WHAT IS REQUIRED:
Copy exactly the lines of the material below that run from the one containing "Model this object" through the one containing "kerf_end_wood = 5.3". Copy no other lines.

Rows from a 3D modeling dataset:

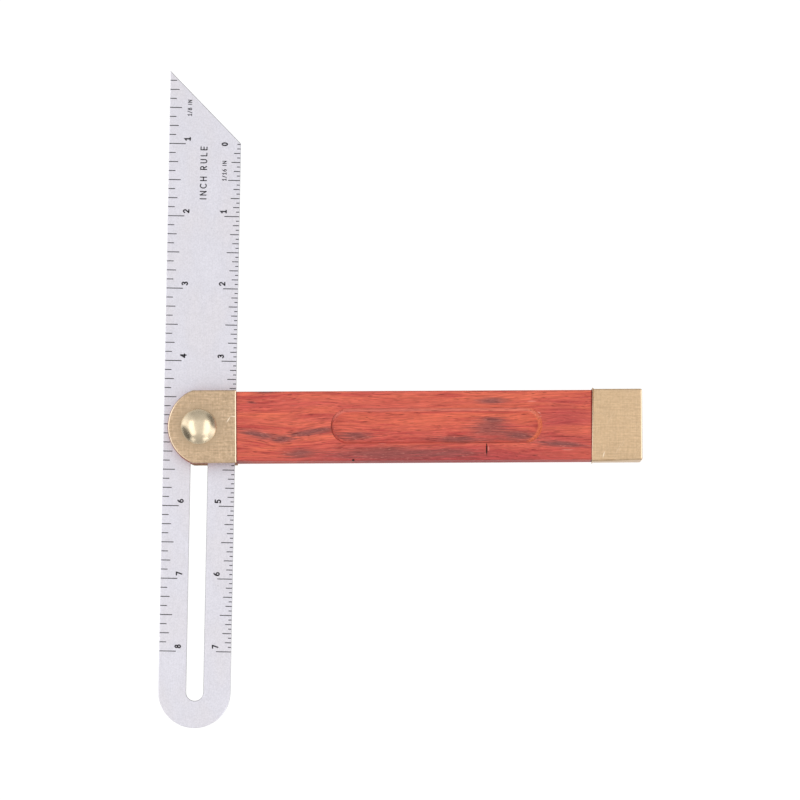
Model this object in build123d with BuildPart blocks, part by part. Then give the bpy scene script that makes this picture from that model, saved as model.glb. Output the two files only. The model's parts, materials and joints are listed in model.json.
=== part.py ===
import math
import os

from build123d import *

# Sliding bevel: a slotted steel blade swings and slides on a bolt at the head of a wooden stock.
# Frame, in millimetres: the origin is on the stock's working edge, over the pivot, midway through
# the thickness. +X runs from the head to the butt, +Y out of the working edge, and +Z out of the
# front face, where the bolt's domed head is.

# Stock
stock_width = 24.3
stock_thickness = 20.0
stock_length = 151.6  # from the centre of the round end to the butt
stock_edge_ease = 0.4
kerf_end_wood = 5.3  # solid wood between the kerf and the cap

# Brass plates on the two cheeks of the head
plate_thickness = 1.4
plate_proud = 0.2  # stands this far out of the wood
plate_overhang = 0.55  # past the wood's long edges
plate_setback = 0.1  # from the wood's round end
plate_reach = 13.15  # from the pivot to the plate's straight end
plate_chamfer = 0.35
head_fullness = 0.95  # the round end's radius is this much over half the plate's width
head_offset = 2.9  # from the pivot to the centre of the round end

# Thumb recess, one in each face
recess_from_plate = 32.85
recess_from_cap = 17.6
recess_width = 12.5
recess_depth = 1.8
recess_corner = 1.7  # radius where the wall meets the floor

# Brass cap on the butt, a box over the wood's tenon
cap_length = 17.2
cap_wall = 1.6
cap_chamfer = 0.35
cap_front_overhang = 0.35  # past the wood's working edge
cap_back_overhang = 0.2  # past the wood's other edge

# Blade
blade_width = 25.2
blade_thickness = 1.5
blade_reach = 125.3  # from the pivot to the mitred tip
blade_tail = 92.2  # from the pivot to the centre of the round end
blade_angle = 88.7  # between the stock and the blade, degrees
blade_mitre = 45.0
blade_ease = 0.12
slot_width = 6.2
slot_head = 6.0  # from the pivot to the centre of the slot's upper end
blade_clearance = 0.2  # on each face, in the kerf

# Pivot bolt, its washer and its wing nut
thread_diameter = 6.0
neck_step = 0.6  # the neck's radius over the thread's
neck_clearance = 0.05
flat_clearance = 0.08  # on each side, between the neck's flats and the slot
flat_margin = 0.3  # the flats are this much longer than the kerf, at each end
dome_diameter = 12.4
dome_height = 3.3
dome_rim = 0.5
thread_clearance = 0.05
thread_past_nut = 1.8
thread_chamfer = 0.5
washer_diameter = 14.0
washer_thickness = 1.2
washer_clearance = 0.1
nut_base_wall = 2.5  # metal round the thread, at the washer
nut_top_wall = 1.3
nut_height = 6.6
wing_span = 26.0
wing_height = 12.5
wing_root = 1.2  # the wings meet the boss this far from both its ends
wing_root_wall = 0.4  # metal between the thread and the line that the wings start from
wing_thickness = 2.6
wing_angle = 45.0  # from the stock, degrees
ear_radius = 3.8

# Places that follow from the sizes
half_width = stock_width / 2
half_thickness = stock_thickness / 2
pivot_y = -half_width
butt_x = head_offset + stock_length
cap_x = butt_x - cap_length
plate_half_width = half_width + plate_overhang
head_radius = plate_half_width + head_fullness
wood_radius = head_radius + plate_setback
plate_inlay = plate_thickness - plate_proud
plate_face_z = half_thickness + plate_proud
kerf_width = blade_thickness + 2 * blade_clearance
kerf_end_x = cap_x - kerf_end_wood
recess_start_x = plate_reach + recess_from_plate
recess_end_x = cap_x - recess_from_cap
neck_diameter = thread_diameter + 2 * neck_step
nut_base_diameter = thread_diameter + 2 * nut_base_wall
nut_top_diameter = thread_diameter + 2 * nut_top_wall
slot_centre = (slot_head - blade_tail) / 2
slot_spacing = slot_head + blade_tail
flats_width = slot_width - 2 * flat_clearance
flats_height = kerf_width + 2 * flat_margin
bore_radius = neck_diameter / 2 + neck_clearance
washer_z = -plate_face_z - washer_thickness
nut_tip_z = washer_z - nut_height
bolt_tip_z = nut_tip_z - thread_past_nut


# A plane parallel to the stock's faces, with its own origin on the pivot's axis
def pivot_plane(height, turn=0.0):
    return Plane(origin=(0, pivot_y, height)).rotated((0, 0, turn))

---

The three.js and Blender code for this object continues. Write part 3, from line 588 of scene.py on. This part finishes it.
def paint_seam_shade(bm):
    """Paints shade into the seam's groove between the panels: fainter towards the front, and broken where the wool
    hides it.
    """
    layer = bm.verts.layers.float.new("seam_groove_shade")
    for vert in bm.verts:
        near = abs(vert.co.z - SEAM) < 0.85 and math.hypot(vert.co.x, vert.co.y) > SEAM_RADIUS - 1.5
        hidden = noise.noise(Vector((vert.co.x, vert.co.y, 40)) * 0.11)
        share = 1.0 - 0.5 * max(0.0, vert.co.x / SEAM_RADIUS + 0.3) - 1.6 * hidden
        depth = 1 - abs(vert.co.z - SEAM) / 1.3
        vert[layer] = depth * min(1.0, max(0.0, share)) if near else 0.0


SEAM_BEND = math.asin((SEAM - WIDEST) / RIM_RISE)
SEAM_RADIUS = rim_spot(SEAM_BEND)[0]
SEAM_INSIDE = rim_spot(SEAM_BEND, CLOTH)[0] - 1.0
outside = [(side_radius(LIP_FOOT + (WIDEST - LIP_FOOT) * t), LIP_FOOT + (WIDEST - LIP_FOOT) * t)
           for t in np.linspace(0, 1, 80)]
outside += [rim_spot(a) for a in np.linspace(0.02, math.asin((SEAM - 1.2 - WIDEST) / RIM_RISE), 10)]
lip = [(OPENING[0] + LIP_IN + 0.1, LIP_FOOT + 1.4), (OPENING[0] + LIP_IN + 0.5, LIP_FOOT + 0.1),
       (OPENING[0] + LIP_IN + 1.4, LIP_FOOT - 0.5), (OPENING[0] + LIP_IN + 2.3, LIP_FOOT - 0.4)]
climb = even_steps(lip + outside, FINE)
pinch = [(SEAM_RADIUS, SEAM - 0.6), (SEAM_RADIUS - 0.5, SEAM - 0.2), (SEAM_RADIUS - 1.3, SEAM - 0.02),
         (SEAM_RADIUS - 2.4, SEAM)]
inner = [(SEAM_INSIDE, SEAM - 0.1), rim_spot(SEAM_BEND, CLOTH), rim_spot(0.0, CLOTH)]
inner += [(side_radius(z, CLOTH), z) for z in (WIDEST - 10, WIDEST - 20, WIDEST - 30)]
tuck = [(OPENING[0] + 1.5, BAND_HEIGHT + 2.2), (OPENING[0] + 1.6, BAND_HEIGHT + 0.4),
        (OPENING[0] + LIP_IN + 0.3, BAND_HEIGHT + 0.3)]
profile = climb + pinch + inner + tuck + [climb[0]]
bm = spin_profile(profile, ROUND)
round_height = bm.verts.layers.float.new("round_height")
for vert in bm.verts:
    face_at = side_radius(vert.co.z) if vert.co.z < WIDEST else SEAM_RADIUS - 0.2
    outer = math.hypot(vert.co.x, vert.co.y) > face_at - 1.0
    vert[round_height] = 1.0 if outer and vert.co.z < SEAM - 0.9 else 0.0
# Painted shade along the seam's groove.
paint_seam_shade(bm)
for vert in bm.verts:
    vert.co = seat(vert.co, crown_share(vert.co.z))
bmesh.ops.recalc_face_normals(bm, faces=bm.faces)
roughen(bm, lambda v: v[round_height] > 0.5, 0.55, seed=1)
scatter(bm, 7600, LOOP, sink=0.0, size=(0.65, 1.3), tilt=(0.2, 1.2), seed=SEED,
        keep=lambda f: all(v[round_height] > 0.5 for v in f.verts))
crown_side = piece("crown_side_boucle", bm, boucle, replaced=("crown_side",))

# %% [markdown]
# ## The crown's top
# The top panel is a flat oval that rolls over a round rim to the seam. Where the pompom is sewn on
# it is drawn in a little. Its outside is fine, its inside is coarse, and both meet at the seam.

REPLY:
Model this object in build123d with BuildPart blocks, part by part. Then give the bpy scene script that makes this picture from that model, saved as model.glb. Output the two files only. The model's parts, materials and joints are listed in model.json.
=== part.py ===
import math
import os

from build123d import *

# Sliding bevel: a slotted steel blade swings and slides on a bolt at the head of a wooden stock.
# Frame, in millimetres: the origin is on the stock's working edge, over the pivot, midway through
# the thickness. +X runs from the head to the butt, +Y out of the working edge, and +Z out of the
# front face, where the bolt's domed head is.

# Stock
stock_width = 24.3
stock_thickness = 20.0
stock_length = 151.6  # from the centre of the round end to the butt
stock_edge_ease = 0.4
kerf_end_wood = 5.3  # solid wood between the kerf and the cap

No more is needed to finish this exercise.